Friday, August 23, 2019

Glasgow to the Lake District

Our first stop this morning was the Falkirk Wheel, which I had read about with interest when we were planning this trip but did not expect to actually take a ride in.  The Wheel is a rotating boat lift, the only one of its kind in the world, in the town of Falkirk connecting the Forth and Clyde Canal with the Union Canal.  It is an amazing piece of engineering, based on Archimedes principle, which lifts boats up a total of 79 feet from one canal to another far more efficiently than the several locks that would ordinarily be needed (see previous post) for such a change in elevation.  It uses almost no energy to accomplish this.

 

Our little boat was called the Archimedes, appropriately enough, and we also enjoyed the Scottish brogue of our captain, who could not resist taking a crack at Trump once or twice. Our boat began to rise so effortlessly and silently that I was not even aware we were being lifted into the air at first.


In the distance, we could just make out the famous statues of the Kelpies, huge horse-head statues of mythical creatures that pay homage to the pit ponies that worked the mines and pulled the barges long ago in Scotland.
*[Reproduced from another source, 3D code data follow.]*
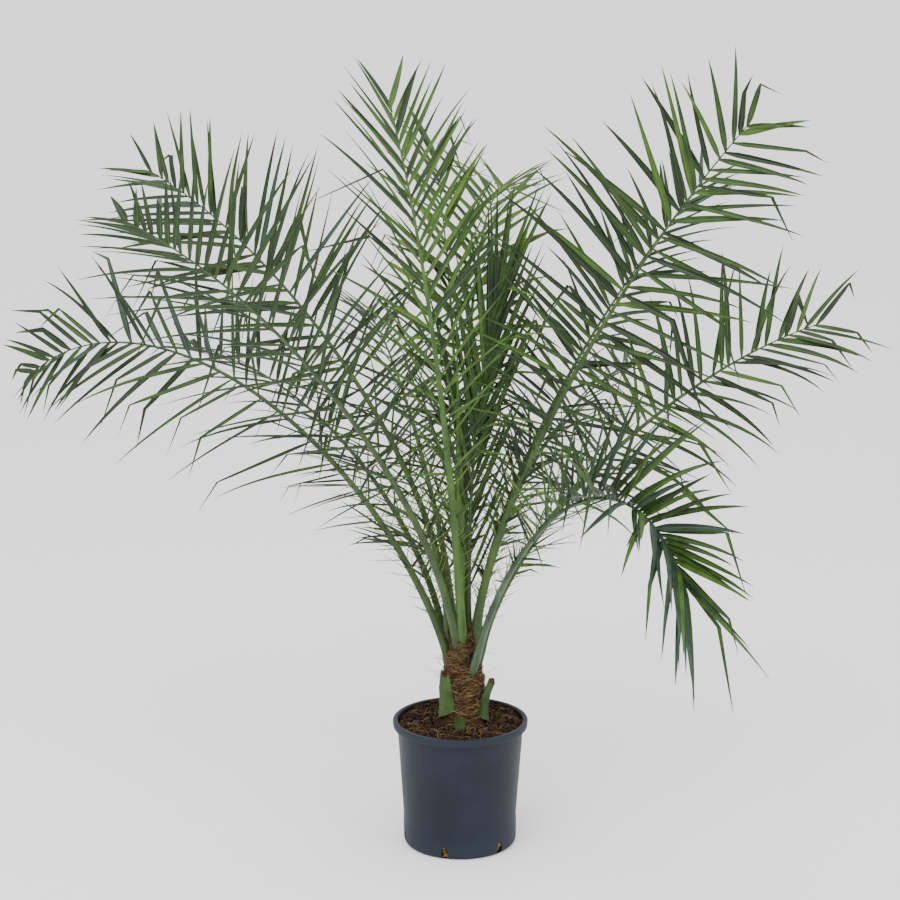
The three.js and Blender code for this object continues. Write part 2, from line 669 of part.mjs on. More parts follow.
function addNode(name, geometry, material) {
  const mesh = new THREE.Mesh(geometry, material);
  mesh.name = name;
  plant.add(mesh);
}

addNode('pot', makePot(), POT_PLASTIC);
addNode('soil', makeSoil(), POTTING_SOIL);
addNode('trunk', fromSolid(toSolid(stemGeometry(0))), FIBRE);

const stemSpace = toSolid(stemGeometry(GAP));
for (const stub of STUBS) {
  addNode(stub.name, fromSolid(toSolid(stubGeometry(stub)).subtract(stemSpace)), CUT_BASE);
}

const taken = [];
for (const frond of FRONDS) {
  frond.steps = followRib(frond);
  taken.push(...ribBars(frond, frond.steps, frond.name));
}
const spear = spearSteps();
const spearSpace = SPEAR.radius + SPEAR.belly + SPEAR.point;
taken.push({
  node: 'spear',
  from: spear[0].place,
  to: spear[RIB_STEPS].place,
  start: spearSpace,
  end: SPEAR.point,
});
addNode('spear', fromSolid(toSolid(spearGeometry(spear)).subtract(stemSpace)), SPEAR_GREEN);

let carved = stemSpace;
for (const frond of FRONDS) {
  for (const { node, solid } of growFrond(frond, taken, carved)) {
    addNode(node, fromSolid(solid), FROND_GREEN);
  }
  carved = carved.add(footSpace(frond));
}

export default plant;
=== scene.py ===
# A young date palm in its nursery pot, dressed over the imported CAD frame.
# Metres, +Z up; the origin is the middle of the pot's underside.
import math
import random
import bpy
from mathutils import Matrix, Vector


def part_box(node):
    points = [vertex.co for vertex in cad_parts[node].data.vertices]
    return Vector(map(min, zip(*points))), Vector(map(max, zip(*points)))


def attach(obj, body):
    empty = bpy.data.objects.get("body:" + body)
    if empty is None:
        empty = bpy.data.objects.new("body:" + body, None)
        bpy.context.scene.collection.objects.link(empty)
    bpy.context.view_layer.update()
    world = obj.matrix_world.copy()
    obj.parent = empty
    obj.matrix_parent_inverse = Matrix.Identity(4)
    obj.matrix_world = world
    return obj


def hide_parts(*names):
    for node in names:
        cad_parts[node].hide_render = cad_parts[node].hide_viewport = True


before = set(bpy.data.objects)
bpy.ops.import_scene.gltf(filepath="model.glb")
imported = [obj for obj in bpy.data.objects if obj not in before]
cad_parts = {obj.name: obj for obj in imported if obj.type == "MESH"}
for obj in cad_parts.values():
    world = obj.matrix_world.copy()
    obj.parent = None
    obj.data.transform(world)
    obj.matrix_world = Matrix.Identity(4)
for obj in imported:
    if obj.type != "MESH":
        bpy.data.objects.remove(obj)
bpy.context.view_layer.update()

from types import SimpleNamespace

import bmesh
import bpy
from mathutils import Matrix, Vector, noise

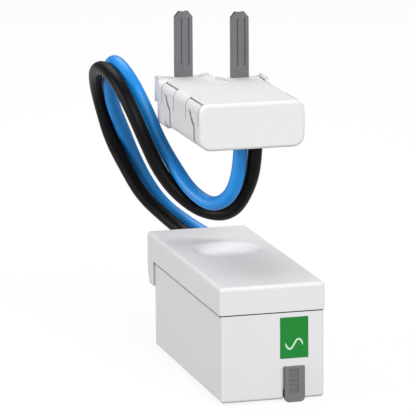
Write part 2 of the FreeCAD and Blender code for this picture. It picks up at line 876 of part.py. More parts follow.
def tongue_slots(index):
    low = plug_top - snap_height
    around = tongue_outline(index, 0, 0, low)
    tongue = tongue_outline(index, snap_side_gap, snap_top_gap, low - wall)
    return around.cut(tongue)


def barb_outline(index, gap):
    run, height = snap_barb[1] + gap, snap_barb[0] + gap
    y = snap_y(index) + snap_barb_shift
    z = plug_top - snap_height / 2
    return box(
        plug_left + plug_wall - height, plug_left + plug_wall + snap_arm, y - run, y + run,
        z - run / 2, z + run / 2,
    )


def bar_in_side(start, end):
    along = V(0, end[0] - start[0], end[1] - start[1]).normalize()
    across = V(0, along.z, -along.y) * (slit_width / 2)
    corners = [
        (start[0] - across.y, start[1] - across.z), (end[0] - across.y, end[1] - across.z),
        (end[0] + across.y, end[1] + across.z), (start[0] + across.y, start[1] + across.z),
    ]
    return prism_along_x(corners, plug_left - wall, plug_left + slit_depth)


def snap_slit(index):
    points = [(snap_y(index) + along, plug_top - down) for along, down in slit_bends]
    points.append((points[-1][0], plug_bottom - wall))
    return joined([bar_in_side(start, end) for start, end in zip(points, points[1:])])


def plug_cavity():
    inner_left = plug_left + plug_wall
    inner_right = plug_right - plug_wall
    front = plug_front + plug_wall
    room = box(inner_left, inner_right, front, floor_y, plug_bottom - wall, plug_roof)
    rear_room = box(
        inner_left, bay_edge - plug_wall, floor_y, plug_back - plug_wall, plug_bottom + plug_wall, plug_roof,
    )
    return room.fuse(rear_room)


def both_sides(shape):
    return [shape, mirrored(shape, plug_offset)]


def connector_cover():
    shell = joined([plug_outer(), rear_rail(0), rear_rail(1)]).cut(plug_cavity())
    cutters = [pin_channel(0), pin_channel(1)]
    for index in range(len(snap_from_front)):
        cutters += both_sides(tongue_slots(index))
        cutters += both_sides(snap_slit(index))
        cutters += both_sides(barb_outline(index, fit_gap * 2))
    for cutter in cutters:
        shell = shell.cut(cutter)
    return shell


def lead_entry():
    radius = lead_diameter / 2 + lead_entry_gap
    low = plug_bottom - wall
    high = plate_top + wall
    between = box(entry_blue[0], entry_black[0], entry_blue[1] - radius, entry_blue[1] + radius, low, high)
    entries = [rod(entry[0], entry[1], low, high, radius) for entry in (entry_black, entry_blue)]
    return joined(entries + [between])


def connector_base():
    gap = fit_gap * 2
    inner_left = plug_left + plug_wall + gap
    front = plug_front + plug_wall + gap
    plate = box(inner_left, plug_right - plug_wall - gap, front, floor_y - gap, plug_bottom, plate_top)
    pieces = [plate.common(plug_outer())]
    for index in range(len(snap_from_front)):
        middle = snap_y(index)
        half = snap_width / 2 - 2 * plug_wall
        arm = box(
            inner_left, inner_left + snap_arm, max(middle - half, front), min(middle + half, floor_y - gap),
            plate_top - fit_gap, plug_roof - snap_top_gap,
        )
        pieces += both_sides(arm.fuse(barb_outline(index, 0)))
    return joined(pieces).cut(lead_entry())


def carrier_limits():
    gap = fit_gap * 4
    left = plug_left + plug_wall + snap_arm + gap
    return left, 2 * plug_offset - left, plug_front + carrier_from_front[0], plug_front + carrier_from_front[1]


def pin_carrier():
    left, right, y0, y1 = carrier_limits()
    block = box(left, right, y0, y1, plate_top, shank_bottom)
    ribs = []
    for x, sign in zip(pin_x, (1, -1)):
        inner = x + sign * (pin_width / 2 + 2 * pin_slot_gap)
        x0, x1 = sorted((inner, inner + sign * carrier_rib))
        ribs.append(box(x0, x1, y0, y1, shank_bottom - fit_gap, shank_top - 2 * fit_gap))
    pocket = box(
        left + plug_wall, right - plug_wall, y0 + plug_wall, y1 - plug_wall,
        plate_top - wall, shank_bottom - plug_wall,
    )
    return joined([block] + ribs).cut(pocket)


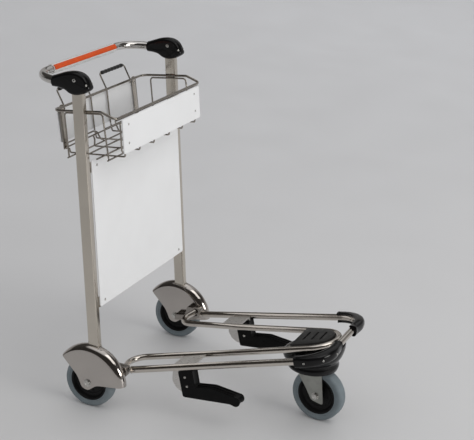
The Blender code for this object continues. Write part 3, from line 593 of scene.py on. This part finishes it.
def make_display_panel():
    face = -UPRIGHT_D / 2
    panel = soften(leaned_plate(267, 318, 762, face - 3, face - 0.3, 5, upright_y), 0.6)
    piece("display_sheet", panel, laminate, ("display_panel",))
    normal = Vector((0, -1, 0.101)).normalized()
    heads = [button((side * 240, upright_y(z) + face - 3, z), normal, 4.2, 1.1)
             for side in (-1, 1) for z in (331, 744)]
    heads += [button((side * 240, upright_y(z) + face + 4, z), -normal, 4.8, 1.6, 0)
              for side in (-1, 1) for z in (331, 744)]
    piece("display_screws", joined(heads), bolt_zinc)
    for name, z in (("lower", 331), ("upper", 742)):
        bar = leaned_plate(UPRIGHT_X - UPRIGHT_W / 2 - 0.3, z - 15, z + 15, face, face + 4, 0.8,
                           upright_y)
        piece("crossbar_" + name, soften(bar, 0.7), satin_steel, ("panel_crossbar_" + name,))


# ---------------------------------------------------------------- push handle

def handle_path():
    x = UPRIGHT_X
    corners = [(-x, 95, HANDLE_Z), (-x, HANDLE_Y, HANDLE_Z), (x, HANDLE_Y, HANDLE_Z),
               (x, 95, HANDLE_Z)]
    return rounded(corners, 85, 14)


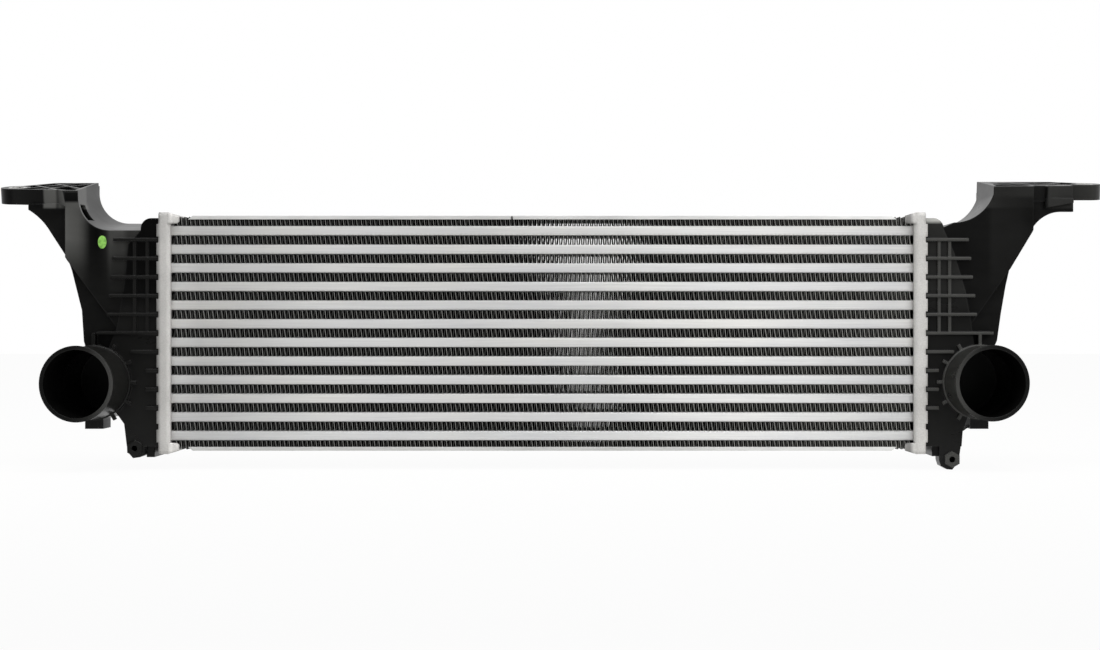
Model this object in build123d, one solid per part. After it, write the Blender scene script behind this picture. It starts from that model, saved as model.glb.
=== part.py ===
"""Charge-air cooler of a van: a brazed aluminium core between two moulded end tanks.

Millimetres. The origin is the centre of the core block. +X runs along the tubes towards the
right-hand tank, -Y is the side that the hose necks point to, and +Z is up.
Headers, gaskets and tanks are drawn in an outboard frame, whose u runs along +X from the
header's inner face. One set of functions builds both sides, and the left one is mirrored.
"""
from build123d import *
from dataclasses import dataclass
import math
import os

# ---- core ---------------------------------------------------------------------------------
tube_count = 12
tube_pitch = 16.0
tube_height = 8.2
tube_depth = 62.0
tube_wall = 0.8
tube_nose_chamfer = 1.8
core_half_length = 318.5        # from the core's centre to the inner face of each header
tube_stick_out = 3.0            # how far a tube end stands past the tube plate

fin_sheet = 0.25
fin_wave = 52.0                 # one full wave; drawn about thirteen times coarser than real fins
fin_end_gap = 3.5               # bare tube between the last fold and the header

turbulator_sheet = 0.4
turbulator_waves = 3

plate_sheet = 1.0               # side plate
plate_end_gap = 14.5            # from the side plate's end to the header's inner face
plate_flange = 3.3
plate_end_slant = 4.0
expansion_cut = 1.6             # saw cut through the top side plate's flanges
expansion_cut_at = -26.0

# ---- header -------------------------------------------------------------------------------
header_sheet = 1.6
header_side = 7.0               # how far the header stands past the tubes, front and back
header_rise = 3.6               # and past the outer fins, above and below
trough_depth = 9.5              # from the trough floor's inner face to the top of its wall
plateau_side = 1.0              # raised middle of the tube plate, past the tubes
plateau_rise = 2.4
header_corner = 2.0
tab_width = 10.8
end_tab_count = 3
ear_length = 8.2
ear_height = 9.7
ear_slant = 3.0
ear_corner = 1.8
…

We left Falkirk for Gretna Green, close to the English border.  Gretna Green is most famous for weddings, following the 1754 Marriage Act which prevented couples under the age of 21 marrying in England or Wales without their parent's consent.  It was still legal in Scotland to marry, so couples began crossing the border in to Scotland and their first stop was the Famous Blacksmiths Shop, Gretna Green.  Couples make their wedding vows on the old anvil, and in fact while we were there we witnessed a wedding taking place.


Picture Las Vegas, or Pigeon Forge, and you have the idea, except that the venue is much classier and the shops and cafes in the little village square much nicer.



From Gertna Green, we crossed back into England and stopped at one of those little gems our Travel Director had arranged for us, Howbeck Lodge.  It was a picturesque little farm in the middle of beautiful sheep-farm country.  On the way, we chatted with Steve, and found out that although born in Wales, he lived in Sri Lanka.  He does Trafalgar tours May through October and appears to enjoy it immensely.  On the way to the Lodge, he read us three poems by Robert Burns, a personal favorite of his who was, he said, a working-class intellectual beloved by the common Scotsman.


Young Oliver was out in the field at the Lodge, and his job was to call in the cattle - several head of fine hairy coos - so that we tourists could see them.  He did not succeed in this job despite banging on a feed bucket and whistling very loudly. 


"Time to call in the Professional!"  he said, "Grandpa!"  Grandpa arrived and with, I suppose, a more authoritarian whistle (or a bigger bucket) he summoned the cows to the yard for us to gawk at.




There were some beautiful stone walls on this farm and in this part of the country in general, which as an amateur stone mason I greatly admired.  Most of them were dry-stack, and had weathered several centuries without moving an inch.  Steve told us that there were over 2000 miles of them, mostly built by the Irish.


After we had toured the farm, we all filed into the dining room of the house and had afternoon tea, prepared by the owners - crustless sandwiches, sweets of every variety, and Yorkshire tea.  The Aussies, some of them farmers themselves, asked intelligent questions about the sheep, which, they were told, were raised for meat and were mostly Swainsdale and Herdwick sheep.


This was beautiful country, in the very heart of "England's green and pleasant land," with picturesque small villages all around.


Leaving Howbeck Lodge, we passed this old stone railroad bridge; it was definitely not dry-stack stone.


Our hotel was the Lancaster House, which despite its vintage separate hot and cold faucets and tiny bathroom had a surprisingly modern indoor swimming pool and sophisticated fitness center.